REPUBLIKA.CO.ID, JAKARTA -- Asosiasi Komposer Seluruh Indonesia (AKSI) mengeluarkan pernyataan sikap untuk menanggapi pernyataan Lembaga Manajemen Kolektif Nasional (LMKN) yang disampaikan pekan lalu. AKSI menilai, pernyataan LMKN perlu diluruskan.
Sebelumnya, LMKN menyatakan siapa pun yang melakukan direct license dapat dikenakan sanksi pidana maupun perdata sesuai dengan pasal 119 Undang-Undang Hak Cipta Nomor 28 Tahun 2014. Isi pasal tersebut berbunyi “Setiap lembaga manajemen kolektif yang tidak memiliki izin operasional dari Menteri sebagai mana dimaksud dalam pasal 88 ayat (3) dan melakukan kegiatan penarikan royalti dipidana dengan pidana penjara paling lama 4 (empat) tahun dan/atau pidana denda paling banyak Rp 1.000.000.000 (satu miliar rupiah)”.
Ketua AKSI, Satriyo Yudi Wahono atau Piyu, mengatakan direct license adalah sistem lisensi dan pembayaran royalti langsung antara masing-masing pencipta individu dan pengguna karya cipta.
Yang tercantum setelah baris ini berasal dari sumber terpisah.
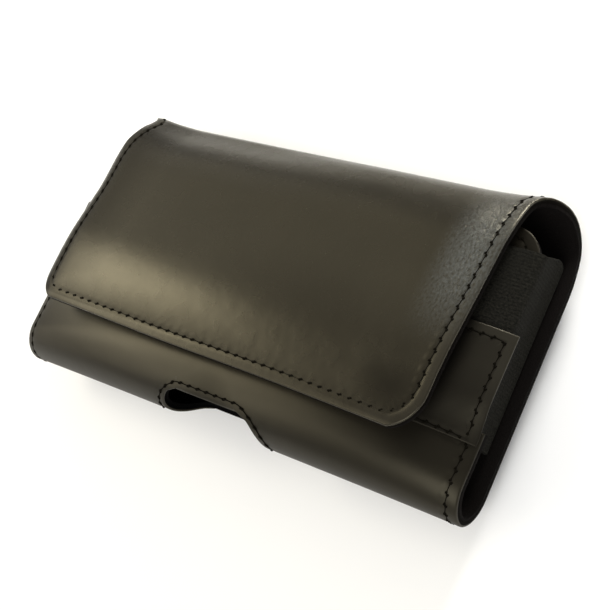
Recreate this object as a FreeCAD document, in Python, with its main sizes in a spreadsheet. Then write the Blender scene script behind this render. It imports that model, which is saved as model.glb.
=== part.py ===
import FreeCAD, Part
import math
import os
import Sketcher

# A horizontal leather phone holster that lies on its back.
# X runs along its length, +Y points to its top fold and +Z comes out of its front.
# The origin is the middle of its footprint, on the surface that it lies on.

os.makedirs("parts", exist_ok=True)
doc = FreeCAD.newDocument("phone_belt_holster")

# Driving sizes, in millimetres and degrees

SIZES = [
    ("holster_length", 180.0),
    ("holster_height", 100.0),
    ("middle_bottom_radius", 15.6),
    ("bulge_power", 3.0),
    ("end_bottom_radius", 10.5),
    ("middle_bottom_rise", 0.2),
    ("middle_mouth_depth", 21.4),
    ("end_mouth_depth", 19.2),
    ("mouth_below_top", 11.5),
    ("back_fold_radius", 15.0),
    ("leather_thickness", 1.8),
    ("lining_thickness", 1.0),
    ("glue_gap", 0.1),
    ("seat_gap", 0.2),
    ("hinge_gap", 0.3),
    ("flap_width", 154.6),
    ("flap_root_width", 167.0),
    ("flap_flare_height", 3.6),
    ("flap_drop", 82.2),
    ("flap_corner_radius", 9.0),
    ("crown_radius", 4.2),
    ("crown_turn", 52.7),
    ("slope_length", 11.5),
    ("shoulder_radius", 23.0),
    ("shoulder_turn", 27.3),
    ("slant_length", 31.0),
    ("belly_radius", 94.0),
    ("belly_turn", 8.5),
    ("back_flare_height", 21.0),
    ("fold_side_width", 177.0),
    ("fold_side_drop", 8.7),
    ("fold_shoulder_width", 172.6),
    ("fold_shoulder_drop", 1.8),
    ("notch_top_width", 29.0),
    ("notch_bottom_width", 39.0),
    ("notch_height", 6.4),
    ("notch_corner_radius", 3.0),
    ("panel_inset", 4.7),
    ("panel_step_height", 26.3),
    ("panel_corner_radius", 12.0),
    ("elastic_thickness", 1.2),
    ("elastic_inset", 3.2),
    ("elastic_lap", 20.0),
    ("elastic_flange", 9.0),
    ("elastic_bottom_height", 26.9),
    ("elastic_front_below_top", 18.8),
    ("elastic_rear_below_top", 12.9),
    ("elastic_corner_radius", 4.0),
    ("tab_thickness", 1.6),
    ("tab_width", 25.0),
    ("tab_bottom_height", 24.1),
    ("tab_height", 33.7),
    ("magnet_diameter", 12.0),
    ("magnet_thickness", 1.0),
    ("magnet_spacing", 76.0),
    ("magnet_edge_distance", 15.0),
    ("loop_thickness", 2.2),
    ("loop_width", 32.0),
    ("loop_spacing", 90.0),
    ("belt_height", 40.0),
    ("belt_depth", 5.0),
    ("loop_sewn_length", 8.0),
    ("loop_ramp_length", 6.0),
]


def fill_sheet():
    sheet = doc.addObject("Spreadsheet::Sheet", "Sizes")
    for row, (alias, value) in enumerate(SIZES, start=1):
        sheet.set("A%d" % row, alias.replace("_", " "))
        sheet.set("B%d" % row, str(value))
        sheet.setAlias("B%d" % row, alias)
    doc.recompute()
    return sheet


sheet = fill_sheet()


def size(alias):
    return float(sheet.get(alias))


half_length = size("holster_length") / 2
top = size("holster_height") / 2
bottom = -top
back = size("loop_thickness") + size("belt_depth")
leather = size("leather_thickness")
lining_start = leather + size("glue_gap")
lining_end = lining_start + size("lining_thickness")
seat_gap = size("seat_gap")
crown_z = back + size("back_fold_radius")


# The wrap: back wall, rounded bottom and front wall in one bent sheet.
# Its section grows thicker towards the middle of the holster.

def bulge(x):
    return 1 - abs(x / half_length) ** size("bulge_power")


def between(end_value, middle_value, x):
    return end_value + (middle_value - end_value) * bulge(x)


def bottom_radius(x):
    return between(size("end_bottom_radius"), size("middle_bottom_radius"), x)


def bottom_centre(x):
    radius = bottom_radius(x)
    low = bottom + size("middle_bottom_rise") * bulge(x)
    return FreeCAD.Vector(x, low + radius, back + radius)


def mouth_point(x):
    depth = between(size("end_mouth_depth"), size("middle_mouth_depth"), x)
    return FreeCAD.Vector(x, top - size("mouth_below_top"), back + depth)


def front_angle(x):
    centre = bottom_centre(x)
    reach = mouth_point(x) - centre
    return math.atan2(reach.z, reach.y) + math.acos(bottom_radius(x) / reach.Length)


def turned(x, angle, radius):
    return FreeCAD.Vector(0, math.cos(angle) * radius, math.sin(angle) * radius)


def front_z(x, y):
    """Height of the front wall's outer face over the point x, y."""
    low = bottom_centre(x) + turned(x, front_angle(x), bottom_radius(x))
    high = mouth_point(x)
    return low.z + (y - low.y) * (high.z - low.z) / (high.y - low.y)


def arc_edge(centre, radius, start, end):
    middle = (start + end) / 2
    points = [centre + turned(0, angle, radius) for angle in (start, middle, end)]
    return Part.Arc(*points).toShape()


def wrap_edges(x, depth):
    """The open section curve that lies the given depth below the outer face."""
    fold_radius = size("back_fold_radius")
    fold_centre = FreeCAD.Vector(x, top - fold_radius, back + fold_radius)
    split = -math.asin(size("hinge_gap") / 2 / fold_radius)
    fold = arc_edge(fold_centre, fold_radius - depth, split, -math.pi / 2)
    centre = bottom_centre(x)
    radius = bottom_radius(x) - depth
    angle = front_angle(x)
    curl = arc_edge(centre, radius, -math.pi / 2, angle - 2 * math.pi)
    wall_top = mouth_point(x) - turned(x, angle, depth)
    back_wall = Part.makeLine(fold_centre - turned(x, math.pi / 2, fold_radius - depth),
                              centre - turned(x, math.pi / 2, radius))
    front_wall = Part.makeLine(centre + turned(x, angle, radius), wall_top)
    return [fold, back_wall, curl, front_wall]


def first_point(edges):
    return edges[0].valueAt(edges[0].FirstParameter)


def last_point(edges):
    return edges[-1].valueAt(edges[-1].LastParameter)


def strip_wire(outer, inner):
    """One closed wire from an outer curve, an inner curve and their two end caps."""
    far_cap = Part.makeLine(last_point(outer), last_point(inner))
    near_cap = Part.makeLine(first_point(inner), first_point(outer))
    return Part.Wire(outer + [far_cap] + inner[::-1] + [near_cap])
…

Dia menyebut, pencipta lagu yang melakukan direct license secara individu sudah bisa dipastikan tidak melanggar Undang-Undang Hak Cipta.
“Justru hal ini dapat menjadi solusi untuk mengatasi kelemahan LMKN dalam mengumpulkan royalti dari live performing atau konser-konser," kata dia dalam acara jumpa pers AKSI di Jakarta, pada Senin (22/1/2024).
Piyu menjelaskan, direct license adalah sistem atau skema dan bukan lembaga manajemen kolektif seperti yang disebutkan di dalam pasal 119 yang disebutkan oleh LMKN saat itu sehingga ancaman pidana pada pasal 119 tersebut menjadi tidak berlaku ,” kata Piyu dalam acara jumpa pers AKSI mengenai Direct License di Jakarta, Senin (22/1/2024).
Dia kemudian menegaskan, AKSI adalah sebuah asosiasi berbadan hukum yang menaungi pencipta lagu di seluruh Indonesia. Peran dan fungsi AKSI adalah untuk memberikan informasi, edukasi, inovasi, literasi, bahkan konsultasi dan bantuan hukum, khususnya terkait isu-isu mengenai hak cipta di Indonesia.
“Oleh karena peran dan fungsi tersebut, AKSI memberikan informasi dan edukasi kepada anggotanya bahwa ada sistem direct license yaitu sistem license dan pembayaran royalti langsung antara pencipta dan pengguna karya cipta. Sistem direct license ini dirasa sangat efektif, efisien, tepat sasaran, dan hasil royaltinya dapat dirasakan langsung oleh penciptanya,” ujar gitaris band Padi Reborn ini.
Selain itu, pria berusia 50 tahun menyebutkan sistem direct license sudah dijalankan di beberapa negara dengan terlebih dahulu melakukan option out untuk royalti live performance dari lembaga manajemen kolektif. Contohnya, option out dilakukan oleh LMK PRS di Inggris dan ASCAP di Amerika.
“Usulan opt out dan direct licensing sudah dikaji legalitasnya, kelayakannya, dan akuntabilitasnya,” kata Piyu.
“Jadi, tidak perlu ada kekhawatiran lagi bagi yang belum mengetahuinya. Pada akhirnya anggota AKSI memahami bahwa ada sistem lain yang bisa diterapkan selain sistem lisensi dan pembayaran royalty blanket license seperti yang selama ini dijalankan oleh LMKN atau LMK,” kata dia lagi.